Restate word for word the lines that begin the listing and end with the line holding "return right + left".
====================
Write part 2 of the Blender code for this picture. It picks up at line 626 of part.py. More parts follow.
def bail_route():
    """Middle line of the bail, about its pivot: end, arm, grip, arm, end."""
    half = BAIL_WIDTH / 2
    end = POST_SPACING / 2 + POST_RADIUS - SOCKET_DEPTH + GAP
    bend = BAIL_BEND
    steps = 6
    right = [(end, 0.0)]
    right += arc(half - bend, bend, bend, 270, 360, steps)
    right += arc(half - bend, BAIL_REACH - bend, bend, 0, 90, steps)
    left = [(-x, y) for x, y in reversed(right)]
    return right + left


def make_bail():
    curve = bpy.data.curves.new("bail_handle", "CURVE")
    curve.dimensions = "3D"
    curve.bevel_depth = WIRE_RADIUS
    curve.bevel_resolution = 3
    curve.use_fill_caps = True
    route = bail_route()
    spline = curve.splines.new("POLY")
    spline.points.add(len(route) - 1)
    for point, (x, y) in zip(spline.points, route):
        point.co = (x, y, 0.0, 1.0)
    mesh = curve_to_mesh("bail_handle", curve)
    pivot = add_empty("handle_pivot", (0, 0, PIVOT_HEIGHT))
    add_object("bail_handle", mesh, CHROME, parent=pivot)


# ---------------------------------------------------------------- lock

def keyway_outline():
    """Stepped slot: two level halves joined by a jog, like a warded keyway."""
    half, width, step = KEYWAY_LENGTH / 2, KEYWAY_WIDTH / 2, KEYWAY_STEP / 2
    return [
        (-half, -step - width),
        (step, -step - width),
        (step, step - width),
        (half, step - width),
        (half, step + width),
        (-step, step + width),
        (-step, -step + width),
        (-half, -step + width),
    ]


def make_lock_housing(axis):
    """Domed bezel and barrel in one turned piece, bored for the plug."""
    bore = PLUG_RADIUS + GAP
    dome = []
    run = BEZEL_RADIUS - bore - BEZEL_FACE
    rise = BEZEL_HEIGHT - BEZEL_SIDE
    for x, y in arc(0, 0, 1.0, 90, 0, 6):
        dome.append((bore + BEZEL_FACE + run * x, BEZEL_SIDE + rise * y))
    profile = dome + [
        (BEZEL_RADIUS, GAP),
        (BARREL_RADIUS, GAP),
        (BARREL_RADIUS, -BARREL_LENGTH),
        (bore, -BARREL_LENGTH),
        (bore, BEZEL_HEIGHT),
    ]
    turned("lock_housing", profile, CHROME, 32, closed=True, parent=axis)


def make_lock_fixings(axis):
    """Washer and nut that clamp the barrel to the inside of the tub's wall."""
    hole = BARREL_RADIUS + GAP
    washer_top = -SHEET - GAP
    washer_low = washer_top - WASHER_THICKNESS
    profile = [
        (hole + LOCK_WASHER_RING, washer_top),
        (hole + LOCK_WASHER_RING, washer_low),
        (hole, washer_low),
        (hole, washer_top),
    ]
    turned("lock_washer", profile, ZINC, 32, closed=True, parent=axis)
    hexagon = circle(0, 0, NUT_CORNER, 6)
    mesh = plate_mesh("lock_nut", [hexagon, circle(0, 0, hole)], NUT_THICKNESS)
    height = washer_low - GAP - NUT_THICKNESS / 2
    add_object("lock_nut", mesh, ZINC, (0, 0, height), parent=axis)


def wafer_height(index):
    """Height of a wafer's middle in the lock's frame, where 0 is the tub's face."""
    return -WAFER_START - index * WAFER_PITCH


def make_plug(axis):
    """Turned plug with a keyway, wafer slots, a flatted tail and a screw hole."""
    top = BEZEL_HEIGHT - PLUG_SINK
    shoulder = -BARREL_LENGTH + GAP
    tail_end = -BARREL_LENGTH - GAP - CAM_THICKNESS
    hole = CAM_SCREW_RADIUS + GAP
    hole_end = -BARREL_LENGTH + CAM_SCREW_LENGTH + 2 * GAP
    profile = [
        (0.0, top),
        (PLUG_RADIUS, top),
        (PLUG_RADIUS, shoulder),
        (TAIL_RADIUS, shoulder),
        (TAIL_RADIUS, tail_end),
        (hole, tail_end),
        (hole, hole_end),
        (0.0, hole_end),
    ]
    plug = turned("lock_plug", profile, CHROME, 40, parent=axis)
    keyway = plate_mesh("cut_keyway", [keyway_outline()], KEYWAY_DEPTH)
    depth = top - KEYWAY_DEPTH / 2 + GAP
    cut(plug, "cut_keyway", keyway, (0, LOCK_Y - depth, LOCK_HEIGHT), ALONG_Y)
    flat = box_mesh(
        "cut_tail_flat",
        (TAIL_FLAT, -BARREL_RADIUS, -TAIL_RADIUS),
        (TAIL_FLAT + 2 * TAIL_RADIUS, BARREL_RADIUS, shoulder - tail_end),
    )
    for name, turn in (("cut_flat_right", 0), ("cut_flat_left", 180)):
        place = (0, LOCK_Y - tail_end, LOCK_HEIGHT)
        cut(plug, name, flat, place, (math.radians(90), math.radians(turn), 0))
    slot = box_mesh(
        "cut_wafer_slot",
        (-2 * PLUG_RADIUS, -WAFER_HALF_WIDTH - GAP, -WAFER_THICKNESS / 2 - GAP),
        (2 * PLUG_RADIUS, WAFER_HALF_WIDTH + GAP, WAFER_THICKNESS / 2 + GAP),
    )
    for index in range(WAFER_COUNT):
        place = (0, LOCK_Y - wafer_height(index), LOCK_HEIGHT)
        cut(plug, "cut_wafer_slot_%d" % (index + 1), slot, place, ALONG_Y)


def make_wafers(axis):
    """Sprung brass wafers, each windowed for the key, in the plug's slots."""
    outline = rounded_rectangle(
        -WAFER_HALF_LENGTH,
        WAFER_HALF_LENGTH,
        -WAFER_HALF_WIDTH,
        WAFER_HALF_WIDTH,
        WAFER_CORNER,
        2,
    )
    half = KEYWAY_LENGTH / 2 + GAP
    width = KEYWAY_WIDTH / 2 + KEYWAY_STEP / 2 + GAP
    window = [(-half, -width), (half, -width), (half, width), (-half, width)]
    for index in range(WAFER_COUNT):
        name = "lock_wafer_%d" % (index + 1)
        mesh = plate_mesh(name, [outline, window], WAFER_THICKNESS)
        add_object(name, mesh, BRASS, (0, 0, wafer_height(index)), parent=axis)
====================
## Task result:
Write part 2 of the Blender code for this picture. It picks up at line 626 of part.py. More parts follow.
def bail_route():
    """Middle line of the bail, about its pivot: end, arm, grip, arm, end."""
    half = BAIL_WIDTH / 2
    end = POST_SPACING / 2 + POST_RADIUS - SOCKET_DEPTH + GAP
    bend = BAIL_BEND
    steps = 6
    right = [(end, 0.0)]
    right += arc(half - bend, bend, bend, 270, 360, steps)
    right += arc(half - bend, BAIL_REACH - bend, bend, 0, 90, steps)
    left = [(-x, y) for x, y in reversed(right)]
    return right + left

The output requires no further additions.